Ralph awoke with a swollen lip.
So I can get hurt in my dreams, too, he mused. I’ll have to be careful about that. And I’ll have to avoid that woman from now on.
But the distracting dreams continued to crop up periodically. Ralph didn’t want to use his dream hours frivolously, but he couldn’t completely control them. And what was worse, he sometimes had rather strange dreams. And these were the hardest to remember.
One time he woke up to discover that he was wearing his clothes inside out and had turned everything in the basement upside down. It took some slick talking to Mimi to explain his new arrangement for the washer and dryer.
Ralph toiled frantically on his machine to try to fine-tune it and work out these bugs. And he tried to focus his dreams through mental imagery and visualization techniques. But neither of these hoped-for solutions helped. He kept on having the weird dreams.
But Ralph refused to give up.
Somehow I’ll find a way to control my dreams, he vowed. If I can’t get rid of these damned nuisances, my machine will be useless. And I won’t let that happen.
On the thirteenth day of testing his machine, however, Ralph ran into a major problem. A nightmare.
He began his sleep that day with another strange dream in which he was wandering around a ghost town engulfed in an eerie mist.
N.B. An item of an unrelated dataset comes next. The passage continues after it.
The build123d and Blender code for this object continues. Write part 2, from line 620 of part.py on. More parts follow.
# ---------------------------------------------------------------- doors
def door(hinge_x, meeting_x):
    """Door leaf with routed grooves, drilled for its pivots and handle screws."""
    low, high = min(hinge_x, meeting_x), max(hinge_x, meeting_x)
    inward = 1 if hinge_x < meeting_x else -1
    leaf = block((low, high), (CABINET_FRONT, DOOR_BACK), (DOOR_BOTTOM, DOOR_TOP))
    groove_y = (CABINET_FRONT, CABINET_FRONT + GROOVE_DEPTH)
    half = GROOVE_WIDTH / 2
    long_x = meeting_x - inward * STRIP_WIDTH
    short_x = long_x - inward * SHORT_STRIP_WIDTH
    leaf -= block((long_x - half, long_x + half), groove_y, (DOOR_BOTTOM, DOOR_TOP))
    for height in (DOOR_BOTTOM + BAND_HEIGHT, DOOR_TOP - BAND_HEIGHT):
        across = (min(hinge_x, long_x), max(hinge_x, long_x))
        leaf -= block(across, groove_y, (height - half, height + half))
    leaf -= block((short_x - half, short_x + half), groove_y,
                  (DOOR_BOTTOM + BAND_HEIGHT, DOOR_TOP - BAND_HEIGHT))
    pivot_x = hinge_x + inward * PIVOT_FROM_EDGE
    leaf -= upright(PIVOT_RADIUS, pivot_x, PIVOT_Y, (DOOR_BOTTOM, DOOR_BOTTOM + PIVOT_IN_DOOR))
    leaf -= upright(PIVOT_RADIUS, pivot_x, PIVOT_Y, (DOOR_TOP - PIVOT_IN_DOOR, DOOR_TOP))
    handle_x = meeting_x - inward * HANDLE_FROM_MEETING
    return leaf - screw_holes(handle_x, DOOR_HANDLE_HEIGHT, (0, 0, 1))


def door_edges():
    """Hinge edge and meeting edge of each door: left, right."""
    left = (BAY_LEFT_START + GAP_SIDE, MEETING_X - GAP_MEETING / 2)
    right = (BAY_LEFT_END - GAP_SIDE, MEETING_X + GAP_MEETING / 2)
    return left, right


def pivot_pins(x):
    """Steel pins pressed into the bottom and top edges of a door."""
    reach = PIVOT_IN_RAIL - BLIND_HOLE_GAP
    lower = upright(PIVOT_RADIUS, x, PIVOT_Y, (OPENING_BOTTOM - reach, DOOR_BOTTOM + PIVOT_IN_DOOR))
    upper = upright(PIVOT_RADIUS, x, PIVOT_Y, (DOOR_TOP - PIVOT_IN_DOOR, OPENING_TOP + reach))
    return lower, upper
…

His dream was in black-and-white and it looked like a small town from the 1950s.
Rod Serling would love this place, he thought.
Feeling apprehensive about being in such a situation, Ralph decided to sit this dream out. But, quite unexpectedly, a group of red-white-and-blue people came charging toward him, carrying apple pies and baseballs and brandishing Coney dogs, with obvious intent to do mischief.
Ralph sprang to his feet and began running. Before he knew it, he had run over the edge of a cliff. This has happened to me before, he thought. I’ve had this nightmare before. I suddenly find myself falling and then I wake up, breathing heavily and all shook up. I always wake up during the fall. I never hit the ground. The shock of falling always wakes...
He woke up groggy with a terrible headache. He was in a small room, flat on his back in bed. Somebody next to him behind a curtain on his left was complaining about the food. His wife was sitting on his right.
“Where am I?” he said.
“You’re in the hospital,” said Mimi. “For some reason you were in the rock quarry. You must have fallen over the edge. You broke both your legs, and you have a concussion and various other bumps and bruises. You could have killed yourself!”
“It was a nightmare and I was being chased,” he tried to explain. “I had been watching an old war movie so the red-white-and-blue people on the attack must be related to that. The Coney dog I had for lunch must not have sat well in my stomach and that triggered it.”
“What are you talking about?” said Mimi. “Does this have something to do with that stupid dream machine of yours?”
“It’s not stupid,” Ralph protested. “I’m just working out some glitches. I’ll fix it.”
“It’s going to fix you,” Mimi intoned. And just then a nurse entered the room.
“I’m here for your blood transfusion,” the nurse said, baring her teeth in a broad smile that revealed vampire fangs.
This nightmare is still going on, Ralph thought, as he vowed to stop watching late night TV movies and struggled mightily to wake up.